Stephen Aldred, Managing Editor, APAC

Government intervention in one of China’s best known real estate developers, China Vanke, has sent a strong signal to markets that the government is finally drawing a line to prevent further deterioration in the sector.

The intervention was styled as increased support – including through capital injections – from the company’s major state-owned shareholder Shenzhen Metro, rather than a nationalization.

Vanke announced on Jan. 27 that it expected to book a substantial loss equivalent to $6.2 billion for 2024. At the same time, its CEO and Chairman both resigned, and the chairman of Shenzhen Metro stepped into the role of chairman, announcing immediately that the company had arranged funding to cover debt repayments due in the first quarter.

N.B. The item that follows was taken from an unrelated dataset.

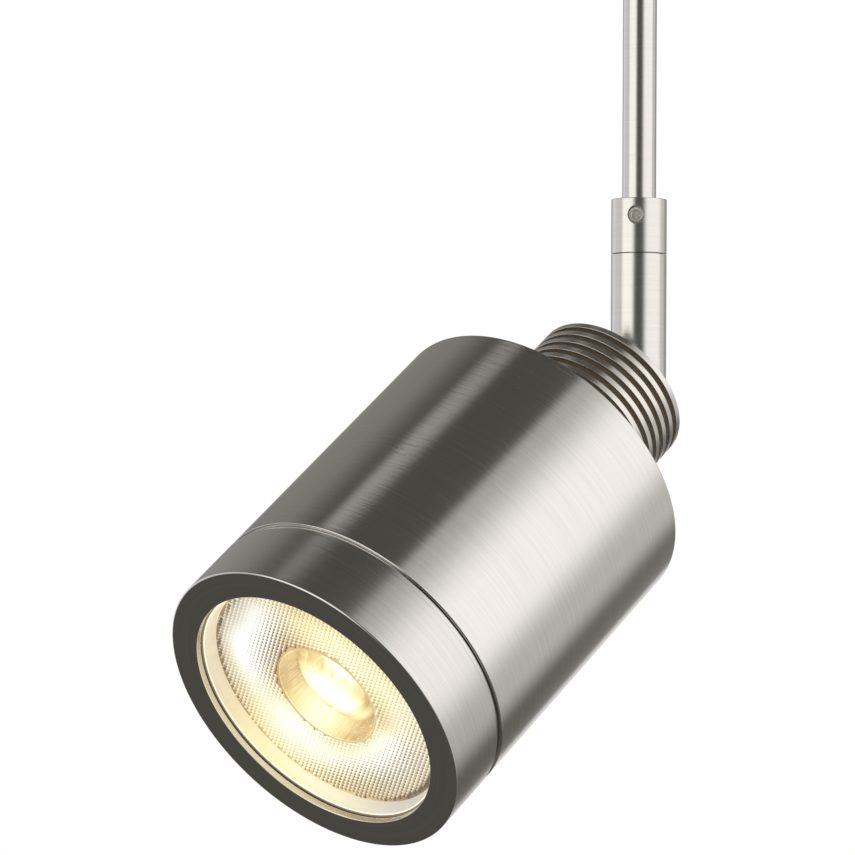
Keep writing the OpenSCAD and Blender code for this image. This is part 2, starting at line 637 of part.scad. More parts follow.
// The collimator: a cone under a rimmed disc, with a well over the light and a recess in its floor
lens_foot_r = emitter_d / 2 + 2.4;
lens_neck_r = flange_r - 2.6;
recess_floor = lens_floor - lens_recess_depth;
module optic_lens() color([0.95, 0.93, 0.85, 0.6]) in_head() turned(concat(
    [[0, lens_rear + 5], [lens_foot_r - 1.4, lens_rear + 4.4], [lens_foot_r - 1, lens_rear]],
    [for (t = [0 : 0.1 : 1])
        [lens_foot_r + (lens_neck_r - lens_foot_r) * pow(t, 0.8), lens_rear + (seat_front - lens_rear) * t]],
    [[flange_r, seat_front], [flange_r, lens_front], [lens_rim_r, lens_front], [lens_floor_r, lens_floor],
        [lens_recess_r, lens_floor], [lens_recess_r - 0.9, recess_floor],
        [lens_recess_r / 2, recess_floor + 0.6], [0, recess_floor + 0.9]]));

// ---- Bezel ----

module bezel_ring() color("silver") in_head() turned([
    [opening_r + 0.15, lip_rear], [opening_r, lip_rear + 0.15], [opening_r, bezel_front - 0.15],
    [opening_r + 0.15, bezel_front],
    [body_r - rim_chamfer, bezel_front], [body_r, bezel_front - rim_chamfer],
    [body_r, bezel_rear + rim_chamfer], [body_r - rim_chamfer, bezel_rear],
    [body_r - seam_depth, bezel_rear], [body_r - seam_depth, tube_front + slip],
    [thread_r, tube_front + slip], [thread_r, tube_front - thread_len], [bezel_bore_r, tube_front - thread_len],
    [bezel_bore_r, lip_rear]]);

module bezel_gasket() color("dimgray") in_head()
    ring(bezel_bore_r - slip, lens_rim_r + 0.5, lens_front + slip, lip_rear - slip);

adapter_housing();
adapter_cover();
cover_screws();
ground_strip();
terminal_live();
terminal_neutral();
terminal_screws();
lock_turret();
lock_lever();
turret_screw();
contact_live();
contact_neutral();
stem_ferrule();
stem_nut();
stem_tube();
lead_live();
lead_neutral();
coupling_sleeve();
set_screw();
swivel_stud();
swivel_washer();
swivel_barrel();
stop_pin();
tilt_screw();
barrel_leads();
tilt_lug();
friction_washers();
finned_neck();
neck_screws();
neck_leads();
wire_grommet();
housing_tube();
heat_spreader();
driver_board();
standoffs();
board_screws();
driver_capacitor();
driver_coil();
driver_chip();
input_terminal();
led_leads();
led_board();
led_screws();
led_emitter();
optic_holder();
holder_screws();
optic_lens();
bezel_ring();
bezel_gasket();
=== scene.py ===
"""Track spotlight in brushed nickel: turned shells, lit collimator lens, finishes, studio and camera.

Lengths below are millimetres until they reach Blender, which works in metres. Head parts are made hanging
straight down about the tilt axis, so a station is a distance below that axis, and are then swung to the aim.
"""
import math

import bpy
from mathutils import Matrix, Vector


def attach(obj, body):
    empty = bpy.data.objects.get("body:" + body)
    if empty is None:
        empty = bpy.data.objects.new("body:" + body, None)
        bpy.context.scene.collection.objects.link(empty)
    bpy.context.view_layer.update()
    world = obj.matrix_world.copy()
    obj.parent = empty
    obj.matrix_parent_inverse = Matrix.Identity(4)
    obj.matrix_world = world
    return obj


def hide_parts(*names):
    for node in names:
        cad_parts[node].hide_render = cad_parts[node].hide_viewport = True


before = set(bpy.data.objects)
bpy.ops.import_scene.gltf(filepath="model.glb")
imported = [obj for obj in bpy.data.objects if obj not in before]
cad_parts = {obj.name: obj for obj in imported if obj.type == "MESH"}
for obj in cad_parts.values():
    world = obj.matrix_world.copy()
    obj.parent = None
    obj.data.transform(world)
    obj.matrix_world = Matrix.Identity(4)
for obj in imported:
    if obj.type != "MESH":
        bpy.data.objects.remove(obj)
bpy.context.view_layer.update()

MM = 0.001
DEGREES = 57.29578
AIM_TILT = math.radians(52.3)
PIVOT = Vector((0, 0, -126.25))

# Stations along the head, from the tilt axis
NECK_REAR = 10.2
TUBE_REAR = 35.2
TUBE_FRONT = 91.8
BEZEL_REAR = 93.3
BEZEL_FRONT = 105.9
LIP_REAR = 104.6
LENS_FRONT = 104.2
LENS_FLOOR = 101.6
LENS_REAR = 85.6

# Radii
BODY_R = 30.0
BODY_BORE_R = 28.0
THREAD_R = 27.95
OPENING_R = 24.6
BEZEL_BORE_R = 26.65
SEAM_R = 29.4
NECK_R = 15.4
CORE_R = 11.8
NECK_BORE_R = 5.5
LUG_POCKET_R = 6.05
FLANGE_R = 25.2
LENS_RIM_R = 24.3
LENS_FLOOR_R = 23.7
RECESS_R = 10.08

# Depths and thicknesses
LUG_POCKET = 8.2
BEZEL_CHAMFER = 0.22
THREAD_LEN = 4
REAR_WALL = 4

# The stem's coupling and its set screw, as heights and radii about the stem's axis
SEAM_Z = -106.45
COUPLING_TOP = -96.2
SCREW_Z = -99.4
SCREW_TURN = math.radians(35.4)
SCREW_R = 1.6
SCREW_SINK = 0.43
SLEEVE_R = 5.2
STEM_R = 3.175
STEM_SEAT_Z = -102.7
STUD_R = 2.6
TRACK_R = 4.05
TRACK_DEPTH = 1.3
STOP_PIN_HALF = 0.5
FIT = 0.05

# The neck's fins
FIN_T = 1.16
FIN_PITCH = 2.33
FIN_COUNT = 10
REAR_DISC = 1.2


# ---- Modelling ----

def deselect():
    if bpy.context.object and bpy.context.object.mode != "OBJECT":
        bpy.ops.object.mode_set(mode="OBJECT")
    bpy.ops.object.select_all(action="DESELECT")


def only(piece):
    """Makes one piece the selected and active one."""
    deselect()
    piece.select_set(True)
    bpy.context.view_layer.objects.active = piece


def edit_all(piece):
    """Opens a piece in edit mode with everything selected."""
    only(piece)
    bpy.ops.object.mode_set(mode="EDIT")
    bpy.ops.mesh.select_all(action="SELECT")


def leave_edit():
    bpy.ops.object.mode_set(mode="OBJECT")


def face_outwards(piece):
    edit_all(piece)
    bpy.ops.mesh.normals_make_consistent(inside=False)
    leave_edit()


def cap_ends(piece):
    """Closes the open ends of a turned piece."""
    edit_all(piece)
    bpy.ops.mesh.fill_holes(sides=0)
    leave_edit()
    face_outwards(piece)


def pick_faces(piece, wanted):
    """Opens a piece in edit mode with just these faces selected, by number."""
    only(piece)
    bpy.ops.object.mode_set(mode="EDIT")
    bpy.ops.mesh.select_mode(type="FACE")
    bpy.ops.mesh.select_all(action="DESELECT")
    bpy.ops.object.mode_set(mode="OBJECT")
    for number in wanted:
        piece.data.polygons[number].select = True
    bpy.ops.object.mode_set(mode="EDIT")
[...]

Vanke is among the top names in China real estate, with projects across many larger cities, and has a mixed public-private ownership model. Previously considered immune to the turmoil in the property sector, Vanke’s collapse would have far-reaching consequences, including further dampening consumer demand, and reducing bank support to the sector, which would have threatened other developers.

Perhaps most significantly, a default from Vanke would have jeopardized recent efforts from the country’s top leadership to stabilize the property market. Governments at both national and local levels have churned out easing measures in recent months, including cuts in mortgage rates and down payments, tax cuts, and a slew of walk backs from previous purchase restrictions.

The Vanke intervention signals that those measures will be protected. 

In protecting its policy measures, the government has directly intervened to support a developer. And it is that intervention, rather than a myriad of easing measures, that may finally put a floor under China’s property market.